→ What you will do: Your task is to copy every record exactly.

-- Start of The records --

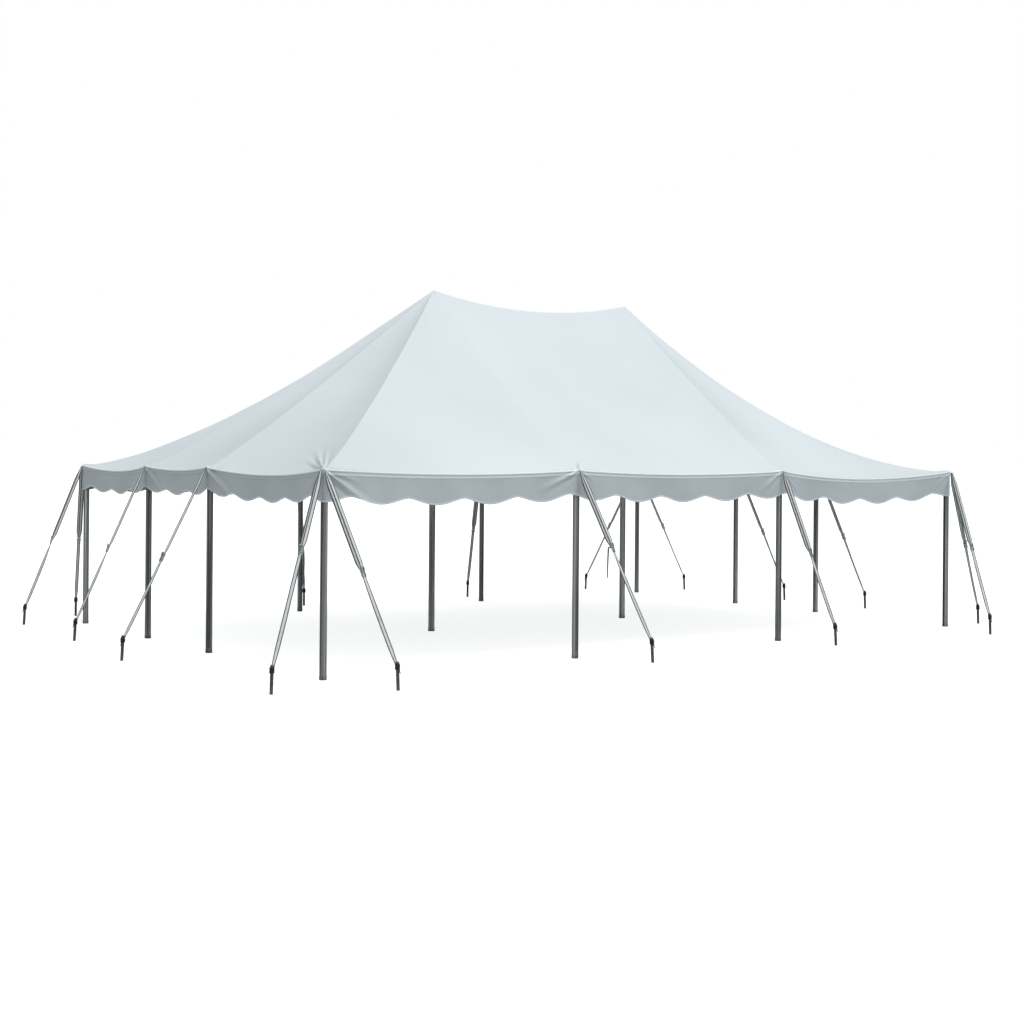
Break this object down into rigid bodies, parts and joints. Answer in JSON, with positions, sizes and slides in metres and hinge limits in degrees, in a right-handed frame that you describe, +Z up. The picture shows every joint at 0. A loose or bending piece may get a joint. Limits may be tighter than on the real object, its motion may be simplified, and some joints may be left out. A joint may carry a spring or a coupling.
{
  "type": "pole marquee tent",
  "caption": "Open-sided pole marquee with a two-peaked hipped membrane roof, scalloped valance, upright poles and strap guys on stakes.",
  "frame": {"origin": "on the ground under the middle of the tent, level with the pole feet", "axes": "+X along the long sides to the right, +Y from the front to the back, +Z up"},
  "size_m": [11.2503, 8.0708, 4.18],
  "materials": {
    "roof_vinyl": "satin coated fabric",
    "valance_vinyl": "satin coated fabric",
    "pole_steel": "satin dark grey",
    "strap_webbing": "woven polyester webbing",
    "stake_steel": "dull dark steel"
  },
  "bodies": {
    "root": {"centre_pole_left": "pole_steel", "centre_pole_right": "pole_steel", "guy_back_1": "strap_webbing", "guy_back_2": "strap_webbing", "guy_back_3": "strap_webbing", "guy_back_4": "strap_webbing", "guy_front_1": "strap_webbing", "guy_front_2": "strap_webbing", "guy_front_3": "strap_webbing", "guy_front_4": "strap_webbing", "guy_left_1": "strap_webbing", "guy_left_2": "strap_webbing", "guy_left_3": "strap_webbing", "guy_left_4": "strap_webbing", "guy_right_1": "strap_webbing", "guy_right_2": "strap_webbing", "guy_right_3": "strap_webbing", "guy_right_4": "strap_webbing", "pole_back_1": "pole_steel", "pole_back_2": "pole_steel", "pole_back_3": "pole_steel", "pole_back_4": "pole_steel", "pole_front_1": "pole_steel", "pole_front_2": "pole_steel", "pole_front_3": "pole_steel", "pole_front_4": "pole_steel", "pole_left_2": "pole_steel", "pole_left_3": "pole_steel", "pole_right_2": "pole_steel", "pole_right_3": "pole_steel", "roof_back": "roof_vinyl", "roof_front": "roof_vinyl", "roof_left": "roof_vinyl", "roof_right": "roof_vinyl", "stake_back_1": "stake_steel", "stake_back_2": "stake_steel", "stake_back_3": "stake_steel", "stake_back_4": "stake_steel", "stake_front_1": "stake_steel", "stake_front_2": "stake_steel", "stake_front_3": "stake_steel", "stake_front_4": "stake_steel", "stake_left_1": "stake_steel", "stake_left_2": "stake_steel", "stake_left_3": "stake_steel", "stake_left_4": "stake_steel", "stake_right_1": "stake_steel", "stake_right_2": "stake_steel", "stake_right_3": "stake_steel", "stake_right_4": "stake_steel", "valance_back": "valance_vinyl", "valance_front": "valance_vinyl", "valance_left": "valance_vinyl", "valance_right": "valance_vinyl"}
  },
  "joints": []
}
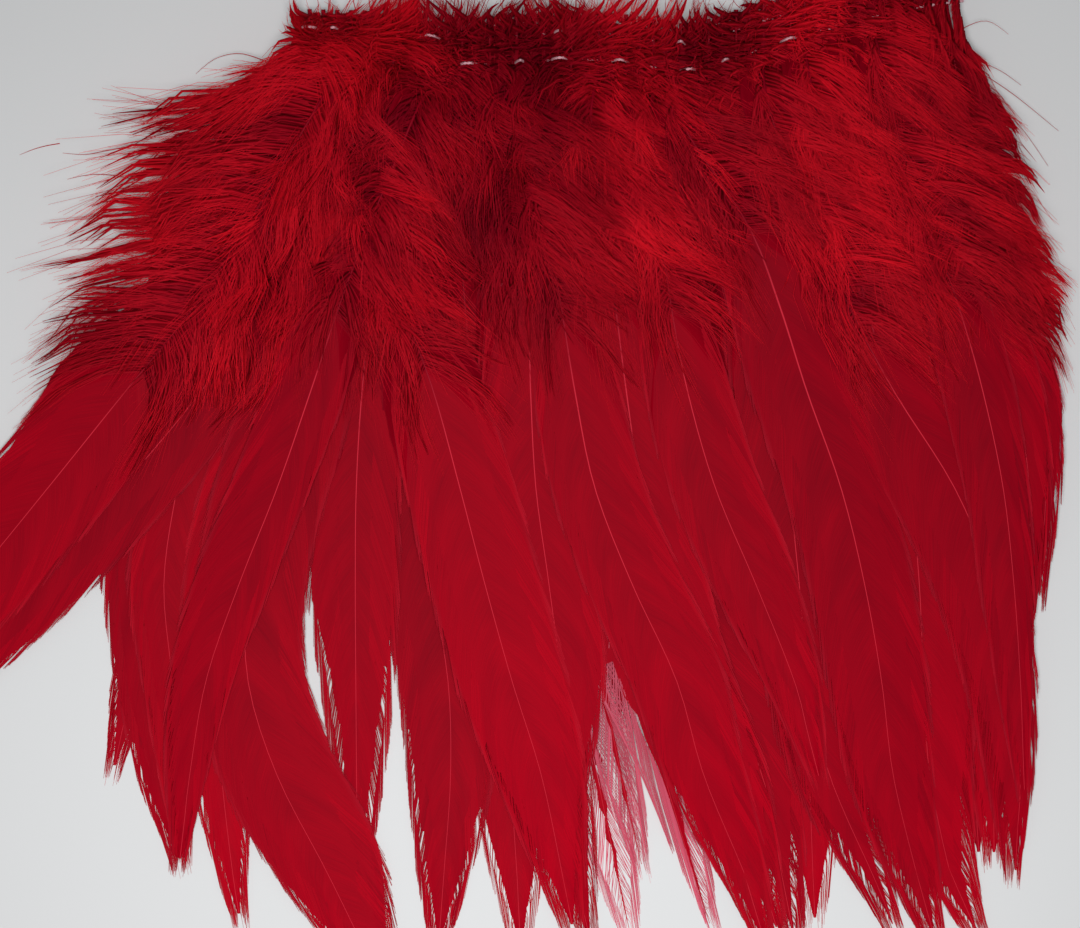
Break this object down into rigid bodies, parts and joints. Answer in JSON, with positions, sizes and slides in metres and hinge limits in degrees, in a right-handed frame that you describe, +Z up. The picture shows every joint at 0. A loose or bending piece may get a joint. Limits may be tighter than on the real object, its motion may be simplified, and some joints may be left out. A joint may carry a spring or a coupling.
{
  "type": "strung rooster saddle hackle",
  "caption": "Dyed rooster saddle feathers sewn side by side at the quills into a short strip, fanned out flat, with downy bases and long pointed vanes.",
  "frame": {"origin": "middle of the surface that the strip lies on, under the middle of its outline", "axes": "+X along the sewn quills, +Y from the tips to the quills, +Z up from the surface"},
  "size_m": [0.2094, 0.173, 0.012],
  "materials": {
    "dyed_feather": "dyed red feather keratin, soft sheen on the vanes, matt down",
    "sewing_thread": "white spun cotton thread, matt"
  },
  "bodies": {
    "root": {"feather_01": "dyed_feather", "feather_02": "dyed_feather", "feather_03": "dyed_feather", "feather_04": "dyed_feather", "feather_05": "dyed_feather", "feather_06": "dyed_feather", "feather_07": "dyed_feather", "feather_08": "dyed_feather", "feather_09": "dyed_feather", "feather_10": "dyed_feather", "feather_11": "dyed_feather", "feather_12": "dyed_feather", "feather_13": "dyed_feather", "feather_14": "dyed_feather", "feather_15": "dyed_feather", "feather_16": "dyed_feather", "feather_17": "dyed_feather", "feather_18": "dyed_feather", "feather_19": "dyed_feather", "feather_20": "dyed_feather", "feather_21": "dyed_feather", "feather_22": "dyed_feather", "feather_23": "dyed_feather", "feather_24": "dyed_feather", "feather_25": "dyed_feather", "feather_26": "dyed_feather", "feather_27": "dyed_feather", "feather_28": "dyed_feather", "feather_29": "dyed_feather", "feather_30": "dyed_feather", "feather_31": "dyed_feather", "feather_32": "dyed_feather", "feather_33": "dyed_feather", "feather_34": "dyed_feather", "feather_35": "dyed_feather", "feather_36": "dyed_feather", "feather_37": "dyed_feather", "feather_38": "dyed_feather", "feather_39": "dyed_feather", "feather_40": "dyed_feather", "feather_41": "dyed_feather", "feather_42": "dyed_feather", "feather_43": "dyed_feather", "feather_44": "dyed_feather", "feather_45": "dyed_feather", "feather_46": "dyed_feather", "feather_47": "dyed_feather", "feather_48": "dyed_feather", "upper_seam_needle_thread": "sewing_thread", "upper_seam_bobbin_thread": "sewing_thread", "lower_seam_needle_thread": "sewing_thread", "lower_seam_bobbin_thread": "sewing_thread"}
  },
  "joints": []
}
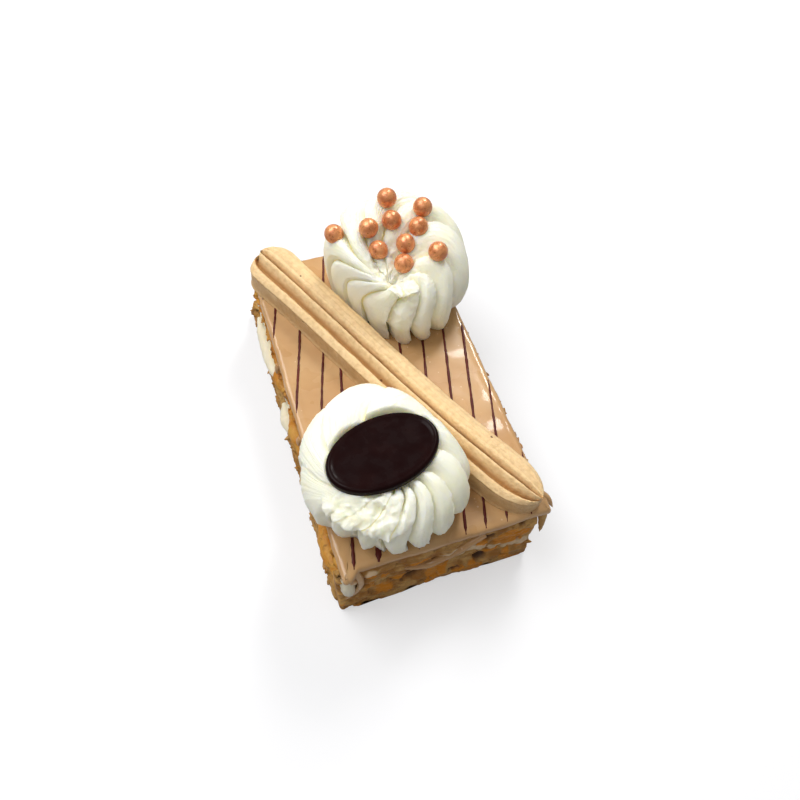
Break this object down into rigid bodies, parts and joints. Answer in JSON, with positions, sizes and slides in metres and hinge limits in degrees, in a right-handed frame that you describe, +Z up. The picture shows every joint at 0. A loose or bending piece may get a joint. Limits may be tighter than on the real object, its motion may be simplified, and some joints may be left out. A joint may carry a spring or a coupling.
{
  "type": "mille feuille slice",
  "caption": "Rectangular slice of flaky pastry and cream layers under striped coffee icing, topped with a piped bar, cream swirls, sugar pearls and an oval chocolate plaque.",
  "frame": {"origin": "middle of the slice's underside, on the surface it stands on", "axes": "+Z up through the layers, +Y along the slice towards its back end, where the pearls are, +X across its width"},
  "size_m": [0.0646, 0.1045, 0.0528],
  "materials": {
    "baked_pastry": "rough, flaky",
    "caramelised_pastry": "rough, flaky, shiny in places",
    "pastry_cream": "soft",
    "coffee_icing": "glossy",
    "coffee_cream": "satin",
    "whipped_cream": "soft",
    "dark_chocolate": "glossy",
    "copper_sugar": "pearly"
  },
  "bodies": {
    "root": {"pastry_bottom": "baked_pastry", "cream_filling": "pastry_cream", "pastry_top": "caramelised_pastry", "icing": "coffee_icing", "coffee_cream_bar": "coffee_cream", "rosette_back": "whipped_cream", "rosette_front": "whipped_cream", "plaque": "dark_chocolate", "pearl_1": "copper_sugar", "pearl_2": "copper_sugar", "pearl_3": "copper_sugar", "pearl_4": "copper_sugar", "pearl_5": "copper_sugar", "pearl_6": "copper_sugar", "pearl_7": "copper_sugar", "pearl_8": "copper_sugar", "pearl_9": "copper_sugar", "pearl_10": "copper_sugar"}
  },
  "joints": []
}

-- End of The records --

→ Correct response:
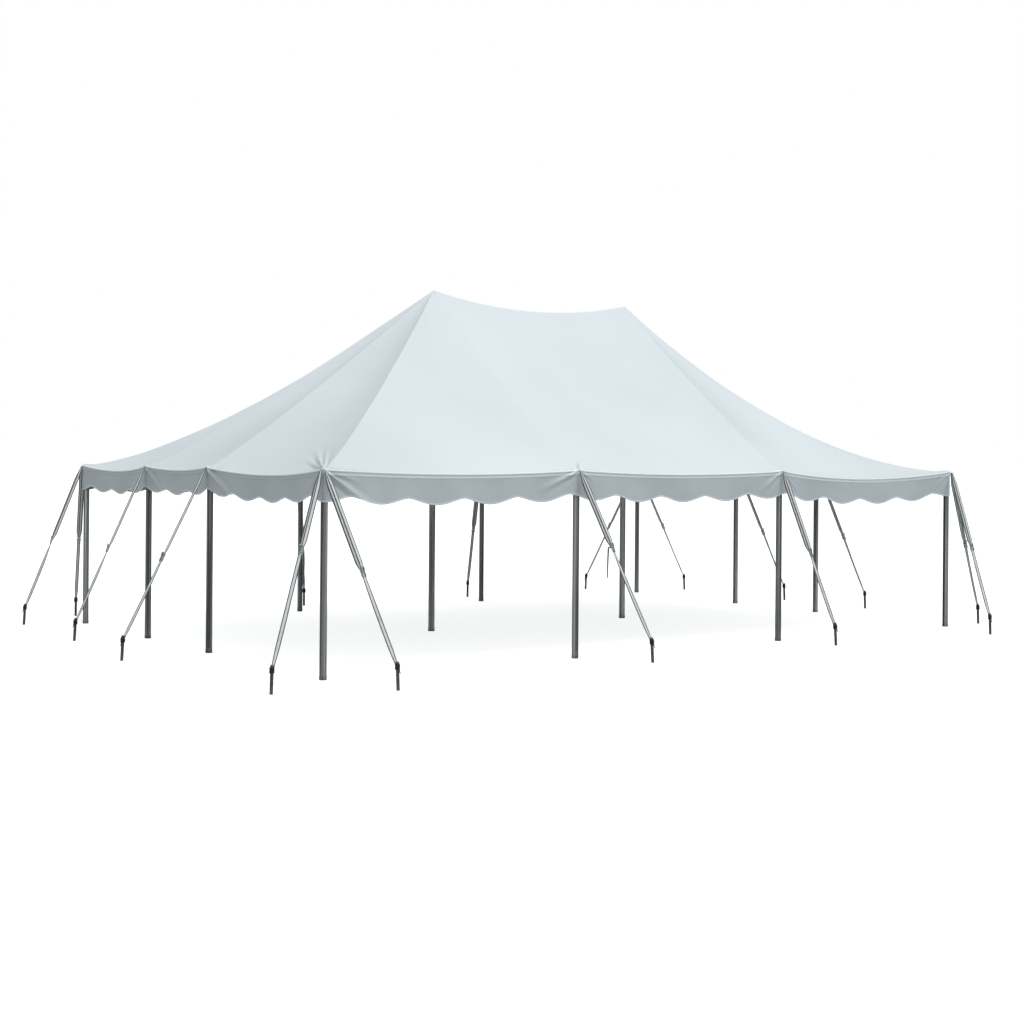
Break this object down into rigid bodies, parts and joints. Answer in JSON, with positions, sizes and slides in metres and hinge limits in degrees, in a right-handed frame that you describe, +Z up. The picture shows every joint at 0. A loose or bending piece may get a joint. Limits may be tighter than on the real object, its motion may be simplified, and some joints may be left out. A joint may carry a spring or a coupling.
{
  "type": "pole marquee tent",
  "caption": "Open-sided pole marquee with a two-peaked hipped membrane roof, scalloped valance, upright poles and strap guys on stakes.",
  "frame": {"origin": "on the ground under the middle of the tent, level with the pole feet", "axes": "+X along the long sides to the right, +Y from the front to the back, +Z up"},
  "size_m": [11.2503, 8.0708, 4.18],
  "materials": {
    "roof_vinyl": "satin coated fabric",
    "valance_vinyl": "satin coated fabric",
    "pole_steel": "satin dark grey",
    "strap_webbing": "woven polyester webbing",
    "stake_steel": "dull dark steel"
  },
  "bodies": {
    "root": {"centre_pole_left": "pole_steel", "centre_pole_right": "pole_steel", "guy_back_1": "strap_webbing", "guy_back_2": "strap_webbing", "guy_back_3": "strap_webbing", "guy_back_4": "strap_webbing", "guy_front_1": "strap_webbing", "guy_front_2": "strap_webbing", "guy_front_3": "strap_webbing", "guy_front_4": "strap_webbing", "guy_left_1": "strap_webbing", "guy_left_2": "strap_webbing", "guy_left_3": "strap_webbing", "guy_left_4": "strap_webbing", "guy_right_1": "strap_webbing", "guy_right_2": "strap_webbing", "guy_right_3": "strap_webbing", "guy_right_4": "strap_webbing", "pole_back_1": "pole_steel", "pole_back_2": "pole_steel", "pole_back_3": "pole_steel", "pole_back_4": "pole_steel", "pole_front_1": "pole_steel", "pole_front_2": "pole_steel", "pole_front_3": "pole_steel", "pole_front_4": "pole_steel", "pole_left_2": "pole_steel", "pole_left_3": "pole_steel", "pole_right_2": "pole_steel", "pole_right_3": "pole_steel", "roof_back": "roof_vinyl", "roof_front": "roof_vinyl", "roof_left": "roof_vinyl", "roof_right": "roof_vinyl", "stake_back_1": "stake_steel", "stake_back_2": "stake_steel", "stake_back_3": "stake_steel", "stake_back_4": "stake_steel", "stake_front_1": "stake_steel", "stake_front_2": "stake_steel", "stake_front_3": "stake_steel", "stake_front_4": "stake_steel", "stake_left_1": "stake_steel", "stake_left_2": "stake_steel", "stake_left_3": "stake_steel", "stake_left_4": "stake_steel", "stake_right_1": "stake_steel", "stake_right_2": "stake_steel", "stake_right_3": "stake_steel", "stake_right_4": "stake_steel", "valance_back": "valance_vinyl", "valance_front": "valance_vinyl", "valance_left": "valance_vinyl", "valance_right": "valance_vinyl"}
  },
  "joints": []
}
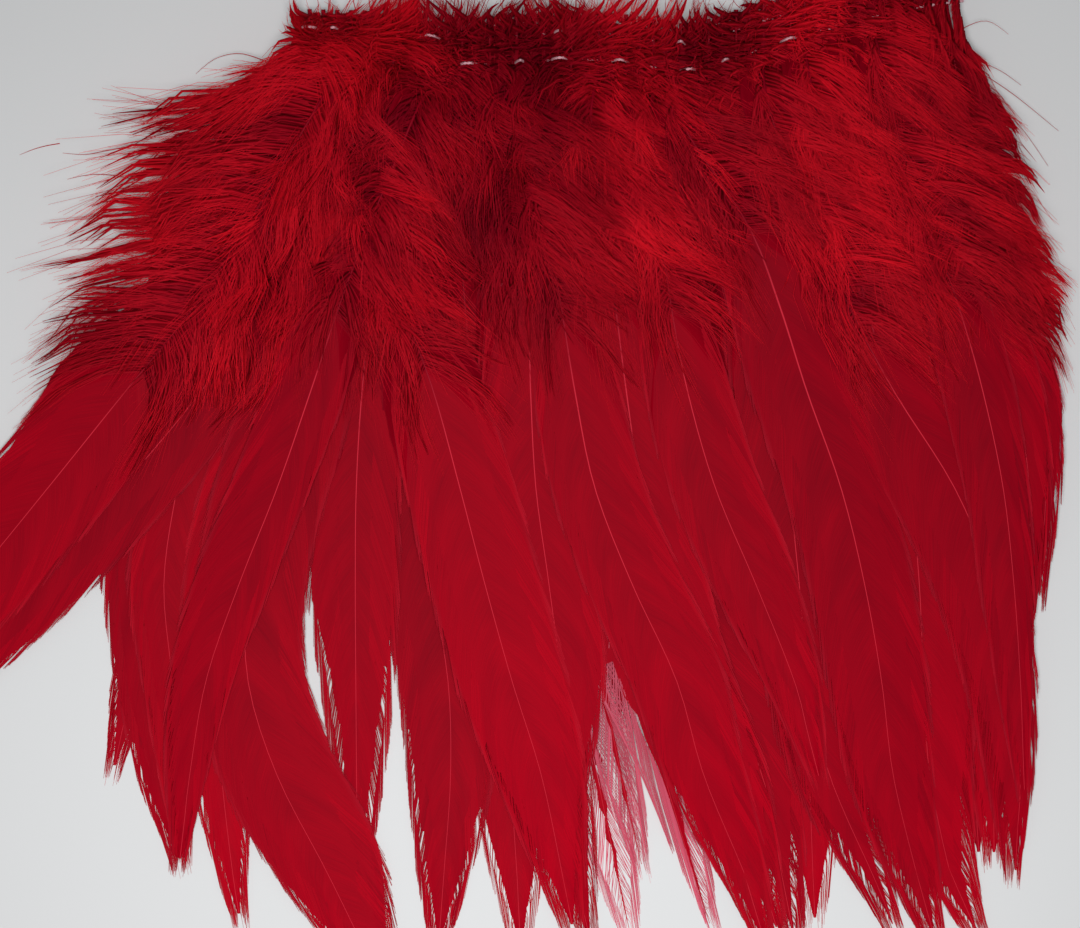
Break this object down into rigid bodies, parts and joints. Answer in JSON, with positions, sizes and slides in metres and hinge limits in degrees, in a right-handed frame that you describe, +Z up. The picture shows every joint at 0. A loose or bending piece may get a joint. Limits may be tighter than on the real object, its motion may be simplified, and some joints may be left out. A joint may carry a spring or a coupling.
{
  "type": "strung rooster saddle hackle",
  "caption": "Dyed rooster saddle feathers sewn side by side at the quills into a short strip, fanned out flat, with downy bases and long pointed vanes.",
  "frame": {"origin": "middle of the surface that the strip lies on, under the middle of its outline", "axes": "+X along the sewn quills, +Y from the tips to the quills, +Z up from the surface"},
  "size_m": [0.2094, 0.173, 0.012],
  "materials": {
    "dyed_feather": "dyed red feather keratin, soft sheen on the vanes, matt down",
    "sewing_thread": "white spun cotton thread, matt"
  },
  "bodies": {
    "root": {"feather_01": "dyed_feather", "feather_02": "dyed_feather", "feather_03": "dyed_feather", "feather_04": "dyed_feather", "feather_05": "dyed_feather", "feather_06": "dyed_feather", "feather_07": "dyed_feather", "feather_08": "dyed_feather", "feather_09": "dyed_feather", "feather_10": "dyed_feather", "feather_11": "dyed_feather", "feather_12": "dyed_feather", "feather_13": "dyed_feather", "feather_14": "dyed_feather", "feather_15": "dyed_feather", "feather_16": "dyed_feather", "feather_17": "dyed_feather", "feather_18": "dyed_feather", "feather_19": "dyed_feather", "feather_20": "dyed_feather", "feather_21": "dyed_feather", "feather_22": "dyed_feather", "feather_23": "dyed_feather", "feather_24": "dyed_feather", "feather_25": "dyed_feather", "feather_26": "dyed_feather", "feather_27": "dyed_feather", "feather_28": "dyed_feather", "feather_29": "dyed_feather", "feather_30": "dyed_feather", "feather_31": "dyed_feather", "feather_32": "dyed_feather", "feather_33": "dyed_feather", "feather_34": "dyed_feather", "feather_35": "dyed_feather", "feather_36": "dyed_feather", "feather_37": "dyed_feather", "feather_38": "dyed_feather", "feather_39": "dyed_feather", "feather_40": "dyed_feather", "feather_41": "dyed_feather", "feather_42": "dyed_feather", "feather_43": "dyed_feather", "feather_44": "dyed_feather", "feather_45": "dyed_feather", "feather_46": "dyed_feather", "feather_47": "dyed_feather", "feather_48": "dyed_feather", "upper_seam_needle_thread": "sewing_thread", "upper_seam_bobbin_thread": "sewing_thread", "lower_seam_needle_thread": "sewing_thread", "lower_seam_bobbin_thread": "sewing_thread"}
  },
  "joints": []
}
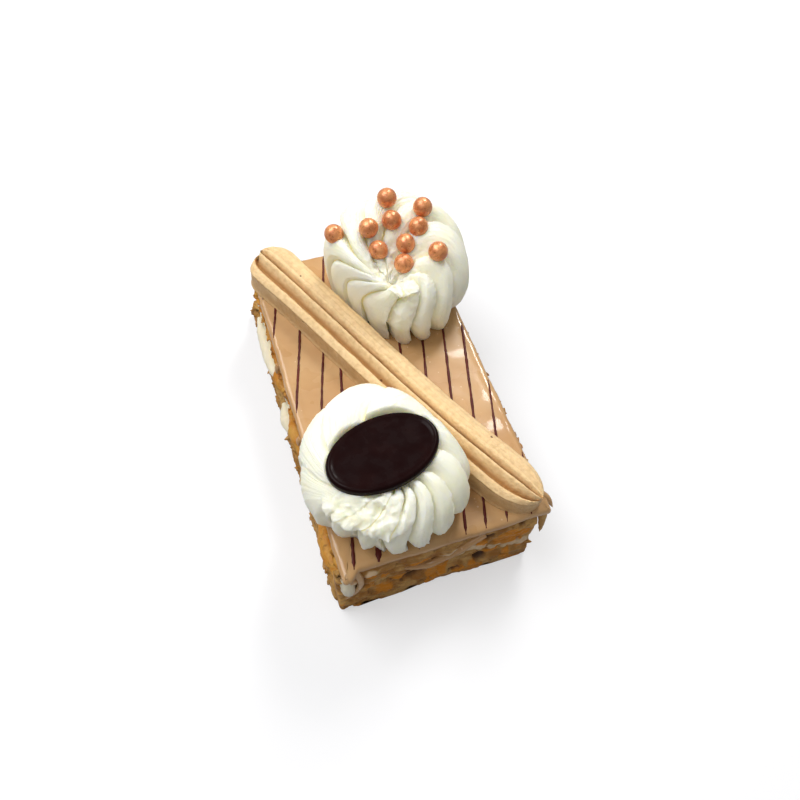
Break this object down into rigid bodies, parts and joints. Answer in JSON, with positions, sizes and slides in metres and hinge limits in degrees, in a right-handed frame that you describe, +Z up. The picture shows every joint at 0. A loose or bending piece may get a joint. Limits may be tighter than on the real object, its motion may be simplified, and some joints may be left out. A joint may carry a spring or a coupling.
{
  "type": "mille feuille slice",
  "caption": "Rectangular slice of flaky pastry and cream layers under striped coffee icing, topped with a piped bar, cream swirls, sugar pearls and an oval chocolate plaque.",
  "frame": {"origin": "middle of the slice's underside, on the surface it stands on", "axes": "+Z up through the layers, +Y along the slice towards its back end, where the pearls are, +X across its width"},
  "size_m": [0.0646, 0.1045, 0.0528],
  "materials": {
    "baked_pastry": "rough, flaky",
    "caramelised_pastry": "rough, flaky, shiny in places",
    "pastry_cream": "soft",
    "coffee_icing": "glossy",
    "coffee_cream": "satin",
    "whipped_cream": "soft",
    "dark_chocolate": "glossy",
    "copper_sugar": "pearly"
  },
  "bodies": {
    "root": {"pastry_bottom": "baked_pastry", "cream_filling": "pastry_cream", "pastry_top": "caramelised_pastry", "icing": "coffee_icing", "coffee_cream_bar": "coffee_cream", "rosette_back": "whipped_cream", "rosette_front": "whipped_cream", "plaque": "dark_chocolate", "pearl_1": "copper_sugar", "pearl_2": "copper_sugar", "pearl_3": "copper_sugar", "pearl_4": "copper_sugar", "pearl_5": "copper_sugar", "pearl_6": "copper_sugar", "pearl_7": "copper_sugar", "pearl_8": "copper_sugar", "pearl_9": "copper_sugar", "pearl_10": "copper_sugar"}
  },
  "joints": []
}